■ Extracted data entries:
^^^^
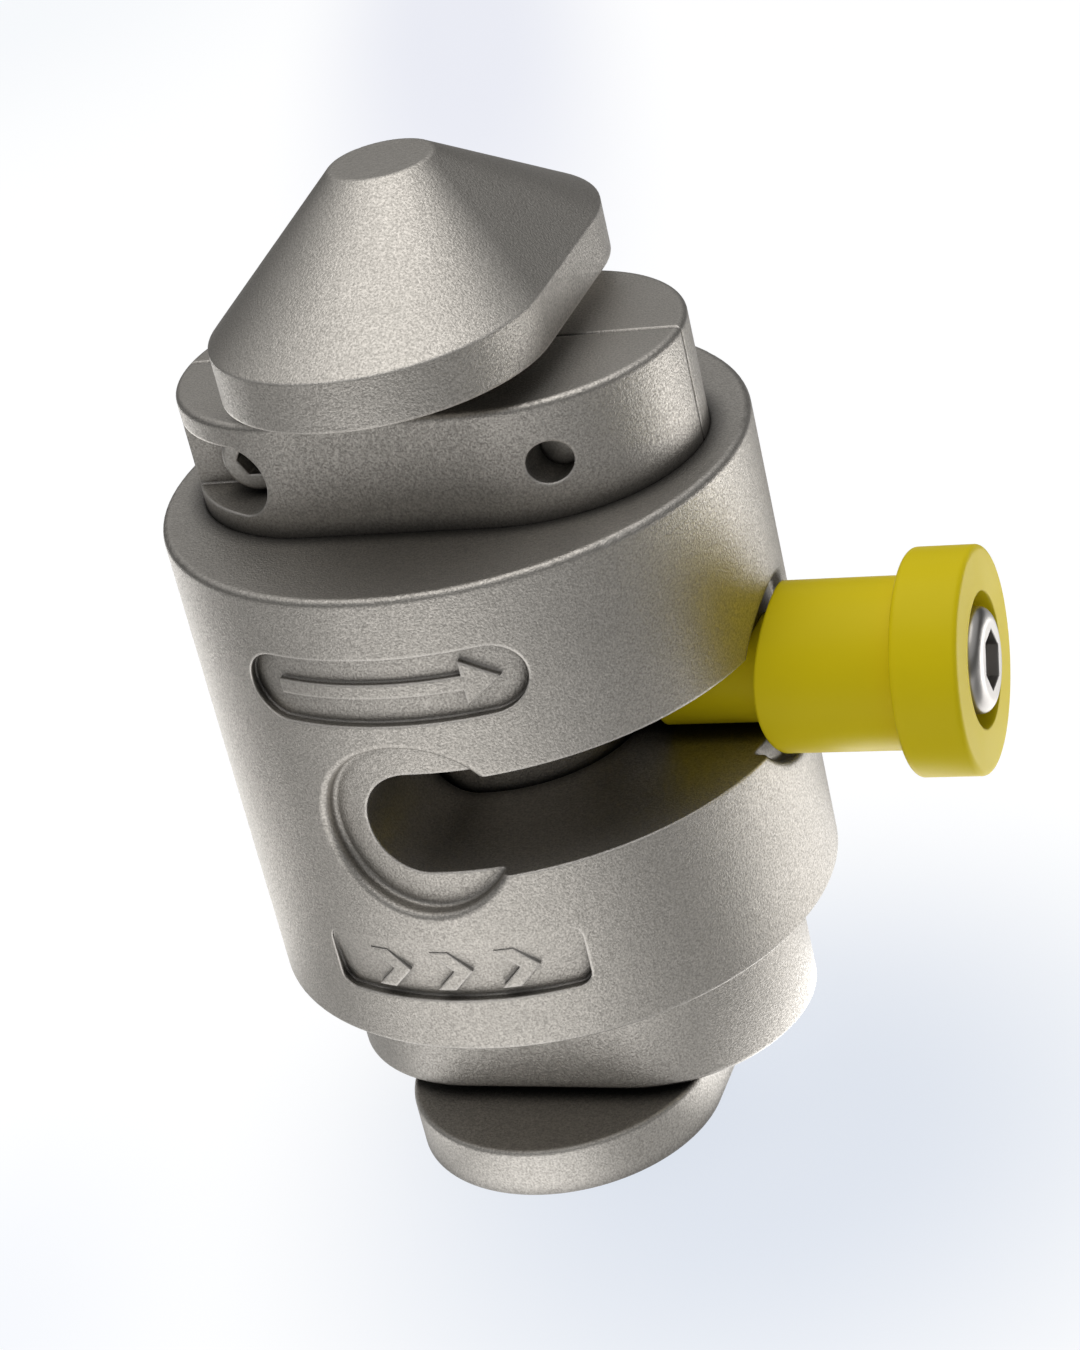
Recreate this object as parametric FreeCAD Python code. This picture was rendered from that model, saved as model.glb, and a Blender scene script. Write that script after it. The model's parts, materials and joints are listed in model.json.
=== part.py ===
import FreeCAD, Part
import os
from math import cos, radians, sin, sqrt

from FreeCAD import Vector

# Container twistlock: a round body with a stadium collar above and below, a spindle with a
# cone head above and a flat head below, and a sprung handle sleeve that swings in a slot.
# Frame: origin at the centre of the lower head's flat underside, on the twist axis, +Z up.
# The handle points along +X in the locked position and along -Y in the unlocked one.
# All sizes are millimetres.

# Heads: flats along Y and half-round ends
head_width = 62.0
upper_head_length = 95.7
upper_head_flank = 9.5
cone_height = 21.7
cone_top_radius = 9.8
cone_top_round = 1.0
lower_head_length = 98.9
lower_head_thick = 10.2
lower_head_round = 1.0

# Body
body_radius = 56.5
body_height = 96.3
body_top_round = 1.3
body_foot_chamfer = 0.6

# Collars
upper_collar_length = 98.9
lower_collar_length = 95.6
collar_width = 62.0
upper_collar_height = 22.7
lower_collar_height = 28.5
collar_top_round = 1.2
collar_foot_chamfer = 1.0
collar_seam = 1.0
collar_recess = 1.0
collar_recess_clear = 0.1
upper_head_clear = 28.3
lower_head_clear = 29.6

# Spindle
shaft_radius = 17.0
hub_radius = 24.5
hub_below_handle = 17.5
hub_chamfer = 1.0
neck_groove_depth = 2.4
neck_groove_width = 5.6
neck_groove_above_body = 8.0
tenon_radius = 12.2
tenon_flats = 18.8
lower_boss_radius = 16.0
lower_boss_height = 6.2
run_clear = 0.06
hub_bore_clear = 1.0

# Bearings
lower_bush_wall = 2.34
lower_bush_inset = 1.0
thrust_washer_thick = 2.0
thrust_gap = 0.3
washer_split_gap = 0.4
upper_bush_wall = 3.24
upper_bush_above_slot = 2.8

# Handle slot and its two pockets
slot_height = 21.2
pocket_radius = 17.7
pocket_depth = 3.5
pocket_rim_round = 1.2
pocket_floor_round = 0.8
swing_angle = 90.0

# Handle
sleeve_radius = 16.3
saddle_clear = 0.3
tongue_length = 24.2
tongue_clear = 0.35
flange_radius = 21.4
flange_thick = 12.7
flange_round = 1.1
handle_beyond_body = 37.8
spring_bore_radius = 12.8
spring_seat_inset = 2.0
tube_radius = 7.5
tube_seat_depth = 4.2
sleeve_run_clear = 0.06
bush_wall = 1.2
bush_inset = 1.0

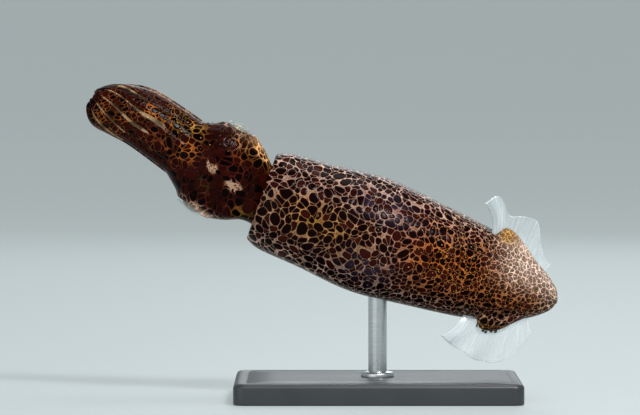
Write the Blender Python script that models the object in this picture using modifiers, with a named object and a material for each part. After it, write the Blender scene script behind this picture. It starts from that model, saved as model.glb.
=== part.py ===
"""A life-size pygmy squid, banked with its back to the viewer, on a plain display stand.

Metres, +Z up. The animal's own axes are X forward, Y to its left and Z towards its back.
"""

import math

import bmesh
import bpy
import numpy as np
from mathutils import Matrix, Vector

MM = 0.001
GAP = 0.3 * MM

# Pose: the mantle's front centre in the world, and how far each axis climbs to the left
MANTLE_FRONT = (-4.23 * MM, 0.0, 14.14 * MM)
MANTLE_CLIMB = 19.6
HEAD_BEND = 12.6
CROWN_BEND = -3.9

# Mantle: distance behind the front edge and half width
MANTLE_LENGTH = 22.0
MANTLE_OUTSIDE = [
    (0.0, 3.05), (0.22, 3.24), (1.2, 3.56), (4.0, 3.78), (8.0, 4.17), (12.0, 3.79),
    (16.0, 3.27), (18.6, 2.62), (20.4, 1.78), (21.6, 0.85), (MANTLE_LENGTH, 0.1),
]
MANTLE_INSIDE = [(3.3, 0.2), (3.2, 1.7), (2.7, 2.5), (1.5, 2.78), (0.4, 2.76), (0.04, 2.9)]
MANTLE_RINGS = 26
CAVITY_RINGS = 9
CLEARANCE_RINGS = 40
BACK_DEPTH = 0.90
BELLY_DEPTH = 0.98
RIM_NOTCH = 0.55
RIM_NOTCH_SPREAD = 0.6
RIM_NOTCH_REACH = 1.4

# Head: distance in front of the mantle's edge, half width, depth to the back and to the belly
HEAD_STATIONS = [
    (-2.6, 1.70, 1.30, 1.20), (-1.0, 1.95, 1.55, 1.45), (0.3, 2.12, 1.72, 1.60),
    (1.3, 2.75, 1.95, 1.85), (2.3, 3.18, 2.18, 2.12), (3.5, 3.38, 2.32, 2.32),
    (4.6, 3.14, 2.26, 2.26), (5.5, 2.66, 2.12, 2.12), (6.1, 2.34, 2.02, 2.02),
]
HEAD_SQUARENESS = 2.4
HEAD_RINGS = 18
HEAD_FACE = HEAD_STATIONS[-1][0]

# Eyes, set in the head's sides under a raised lid
EYE_PLACE = (3.75, 2.65, 0.1)
EYE_RADIUS = 1.0
EYE_HALF_THICKNESS = 0.8
EYE_SEGMENTS = 20
EYE_RINGS = 12
LID_RADIUS = 1.32
LID_THICKNESS = 0.2
LID_SINK = 0.08
LID_HEAVIER_ABOVE = 0.3
LID_LEAN = 0.35
LID_STEPS = 24

# Funnel, under the head: place along the head, drop below its axis, half width, half height
FUNNEL_STATIONS = [
    (-2.0, -1.55, 1.15, 0.42), (-0.6, -1.66, 1.15, 0.5), (0.8, -1.85, 1.0, 0.58),
    (2.2, -2.12, 0.82, 0.6), (3.4, -2.38, 0.66, 0.55),
]
FUNNEL_SIDES = 16
FUNNEL_RINGS = 11
FUNNEL_WALL = 0.3
FUNNEL_LIP = 0.06
# Depth into the funnel's tip and share of the bore's size there
FUNNEL_BORE = [(0.02, 1.05), (0.55, 1.0), (1.1, 0.9), (1.2, 0.3)]
GROOVE_START = 2.0
GROOVE_END = [(0.35, 0.0, 0.95), (0.8, -0.15, 0.7), (1.2, -0.35, 0.35)]

# Mouth, in the middle of the head's front face
MOUTH_LIFT = 0.2
LIP_RADIUS = 0.33
LIP_THICKNESS = 0.12
LIP_STEPS = 14

# Arm crown: share of its length, share of its girth, and drift to the animal's left
CROWN_LENGTH = 7.5
CROWN_HALF_WIDTH = 2.22
CROWN_HALF_DEPTH = 2.0
CROWN_STATIONS = [
    (0.0, 1.0, -0.05), (0.25, 0.98, -0.3), (0.5, 0.94, -0.45), (0.7, 0.87, -0.27),
    (0.82, 0.77, -0.04), (0.9, 0.63, 0.09), (0.965, 0.43, 0.08), (1.0, 0.25, -0.08),
]
CROWN_ROLL = -18.0
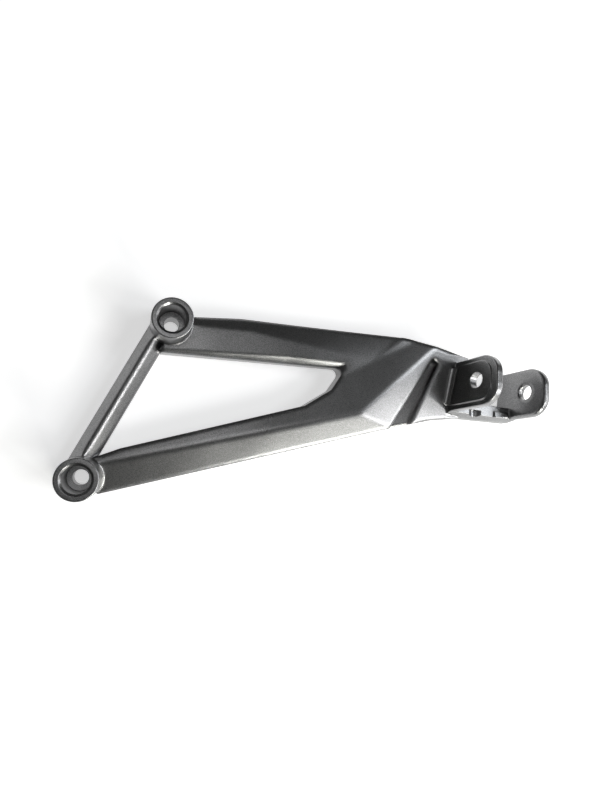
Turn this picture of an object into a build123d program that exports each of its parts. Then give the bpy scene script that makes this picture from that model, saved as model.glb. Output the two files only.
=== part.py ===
from build123d import *
import os

os.makedirs("parts", exist_ok=True)

# The lower bolt boss stands on the origin with its rear face on z = 0.
# X runs along the lower arm to the clevis, Y to the upper boss, Z out to the rider's side.

# bolt bosses
bolt_dx = 47.6
bolt_dy = 87.2
boss_d = 23.0
boss_draft = 0.8
lower_boss_h = 31.0
upper_boss_h = 34.0
bolt_hole_d = 8.8
head_bore_d = 15.0
head_mouth_d = 17.4
head_mouth_h = 3.0
boss_rim_r = 0.8
lower_seat_h = 10.0
upper_seat_h = 14.0

# arms
arm_back = 3.5
arm_front = 15.5
strut_outer = 11.0
strut_ridge = 4.6
strut_inner = 2.2
strut_eaves = 8.5
strut_ridge_r = 1.2
bevel_fall = 0.42
lower_fall = 0.47
crest_r = 5.0
top_turn_r = 60.0
low_turn_r = 25.0

# clevis, set by the centre of the pin hole in the outer face of the near ear
pin_x = 235.6
pin_y = 58.1
pin_z = 32.3
clevis_yaw = 14.0
clevis_pitch = 5.0
clevis_roll = -8.0
pin_hole_d = 10.4
ear_t = 4.8
ear_gap = 39.0
ear_up = 15.5
ear_down = 16.8
ear_reach = 16.6
ear_root = 26.0
ear_corner_r = 12.5
ear_edge_r = 0.8
ear_blend_r = 4.0
pad_inset = 3.2
pad_h = 0.9
stop_w = 7.5
stop_near = 23.5
stop_far = 12.0
stop_skirt_near = 2.7
stop_skirt_far = 1.2
notch_x = 18.0
notch_up = 1.5
notch_r = 4.6
notch_in = 3.2
lug_start = 31.0
lug_end = 42.0
lug_h = 1.5
lug_in = 3.8

# crest of the lower arm: foot by the boss, elbow, head at the upper outline
crest_foot = Vector(11.0, 7.7, 13.6)
crest_elbow = Vector(pin_x - 74.1, pin_y - 21.5, 19.1)
crest_head = Vector(pin_x - 24.8, pin_y + 18.4, 17.0)
end_face_low = Vector(pin_x - 5.5, pin_y - 2.8, 10.6)
bevel_start = Vector(bolt_dx + 11.9, bolt_dy + 0.6, arm_front)
bevel_knee = Vector(bolt_dx + 47.6, bolt_dy - 1.3, arm_front)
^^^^
■ EXERCISE BRIEF: Print exactly the lines above from the one with "Turn this picture" to the one with "# X runs along", including both.

■ SOLUTION BELOW:
Turn this picture of an object into a build123d program that exports each of its parts. Then give the bpy scene script that makes this picture from that model, saved as model.glb. Output the two files only.
=== part.py ===
from build123d import *
import os

os.makedirs("parts", exist_ok=True)

# The lower bolt boss stands on the origin with its rear face on z = 0.
# X runs along the lower arm to the clevis, Y to the upper boss, Z out to the rider's side.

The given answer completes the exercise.